Note that if no expansion occurs, no splitting is performed.
A few additional notes from the bash(1) man page that may help:
Command Substitution
Command substitution allows the output of a command to replace the command name. There are two forms: $(command) or `command`
Bash performs the expansion by executing command and replacing the command substitution with the standard output of the command, with any trailing newlines deleted. Embedded newlines are not deleted, but they may be removed during word splitting
Process Substitution
Process substitution is supported on systems that support named pipes (FIFOs) or the /dev/fd method of naming open files. It takes the form of <(list) or >(list). The process list is run with its input or output connected to a FIFO or some file in /dev/fd. The name of this file is passed as an argument to the current command as the result of the expansion. If the >(list) form is used, writing to the file will provide input for list. If the <(list) form is used, the file passed as an argument should be read to obtain the output of list.
When available, process substitution is performed simultaneously with parameter and variable expansion, command substitution, and arithmetic expansion.
Expansion
Expansion is performed on the command line after it has been split into words. There are seven kinds of expansion performed: brace expansion, tilde expansion, parameter and variable expansion, command substitution, arithmetic expansion, word splitting, and pathname expansion.
The order of expansions is: brace expansion; tilde expansion, parameter and variable expansion, arithmetic expansion, and command substitution (done in a left-to-right fashion); word splitting; and pathname expansion.
For this example, we’ll start with the same shellcode we used in the last VERT post, but we’ll then modify it to contain more characters that will be impacted by word splitting.
After generating the shellcode, I unset IFS and modified my shellcode file. I took the characters that IFS replaces – 0x0a (newline), 0x09 (tab), and 0x20 (space) – and embedded them within the buf variable. This is no longer viable shellcode, but I’m going to continue to refer to it as our shellcode.
In our first example, we run Python and pipe the output into xxd. We can see that our shellcode appears the same as it does within the file.
We can see here that we get the same output from process substitution. That is because word splitting is not performed on process substitution.
Note in the above example, which uses command substitution, that our output has suddenly changed.
- We have lost all of our 0x00.
- We have lost all of our 0x09.
- Where they did exist seems to have been replaced with a single 0x20.

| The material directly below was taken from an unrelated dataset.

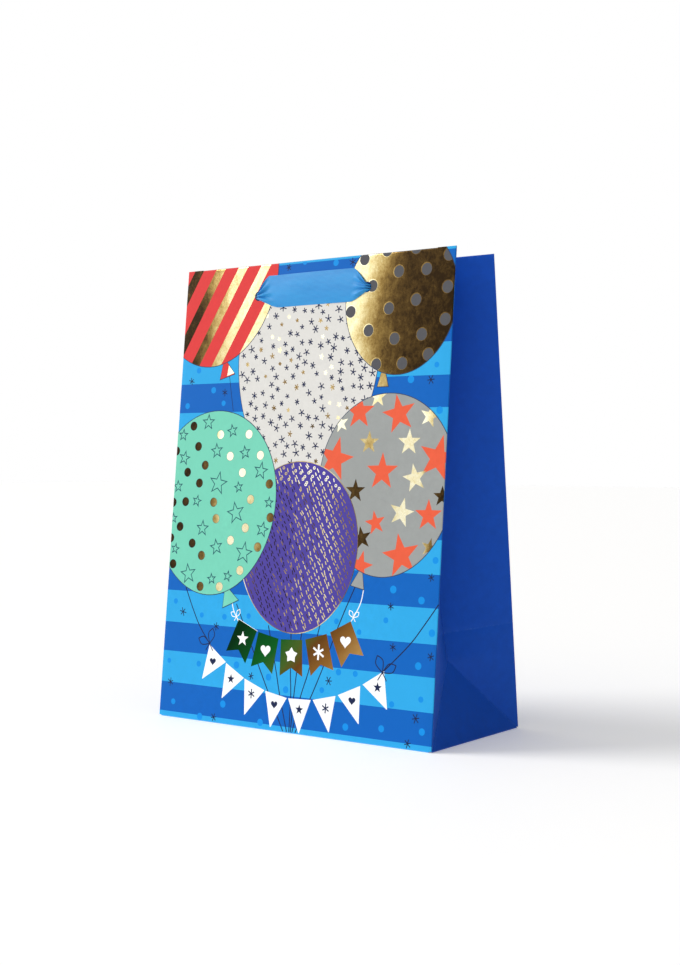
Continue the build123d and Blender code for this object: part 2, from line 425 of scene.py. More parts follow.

- If we look at position 0x10 in the process expansion example, we see the following: 0xe7, 0x68, 0x2f, 0x0a, 0x0a, 0x09, 0x09, 0x73, 0x68.
- In the command expansion example, we can find that same 0xe7 in position 0x0B. It has the following order: 0xe7, 0x68, 0x2f, 0x20, 0x73, 0x68.
- The tabs (0x9) were replaced by a single space (0x20)
- All of our 0x0a instances have been removed except for the single 0x0a at the end of the content.
- All of our 0x20 instances have had duplicates removed.
Your first thought is probably, “But Tyler, you aren’t using the same commands!” You are 100% correct, I’m trying to show you how things change depending on the command you use and why this might, for example, impact the badchars filter you use in msfvenom.
To better understand the difference between those commands, let’s take a look at the same commands using grep.
In the first command, we use process substitution. You can see grep performed it’s search on an anonymous pipe (/dev/fd/63). With command substitution, we’re using a here-string pass the data in from standard input. Here-strings are a way of saying, “Treat stdin like a file.” Additionally, while we find the string ‘sh’ in both files, note that our tab (t or 0x09) is absent from the command substitution
If you would like further explanation, consider the image below. Note that our here-string with command substitution above behaves the same as the piped Python output below. While our command substitution piped into grep and our command substitution as an argument to grep both produce errors while processing the binary output.
So far, all of this has been a complicated explanation of why you frequently use badchars to produce specific shellcode and how different methods of command execution may produce unexpected output. However, it gets a little trickier because of that IFS variable we referenced at the start. Remember that I unset it. Let’s take a look at what happens as we change the value of IFS. We’ll specifically look at the here-string command substitution that has seen the most change during use.
Let’s start with the grep output as it is the easiest to see a change in. When IFS is unset or set to the default, we cannot find our t (0x09) in the file. However, when we set IFS to nothing, we suddenly get a match on the same result. Next, let’s compare the output in xxd.
Here we have the output of the same file displayed in xxd, and we have three sets of output. You can see that by changing IFS from default to an empty string, we got back our 0x09 and 0x20 characters. We also appear to have gotten back our 0x0a characters. There is, however, an exception here, which is that in our final output (which is the full byte sequence), we end on a double 0x0a… in the prior example, the duplicate is still stripped. Finally, we lost our 0x00 characters within the string.
These issues are, unfortunately, issues that are unavoidable. The manner in which you execute your commands to generate the data you require will determine the type of output you get. So, in the future, as you’re working through shellcode or any other binary data and want to pass it between programs, if something looks a little wonky, take a step back and evaluate your methods. Sometimes ,the cleanest, most straightforward methods aren’t an option for the techniques you are using, so you might need to adjust what characters you allow in your character set. Hopefully, this helps you on your journey, and you learned something new.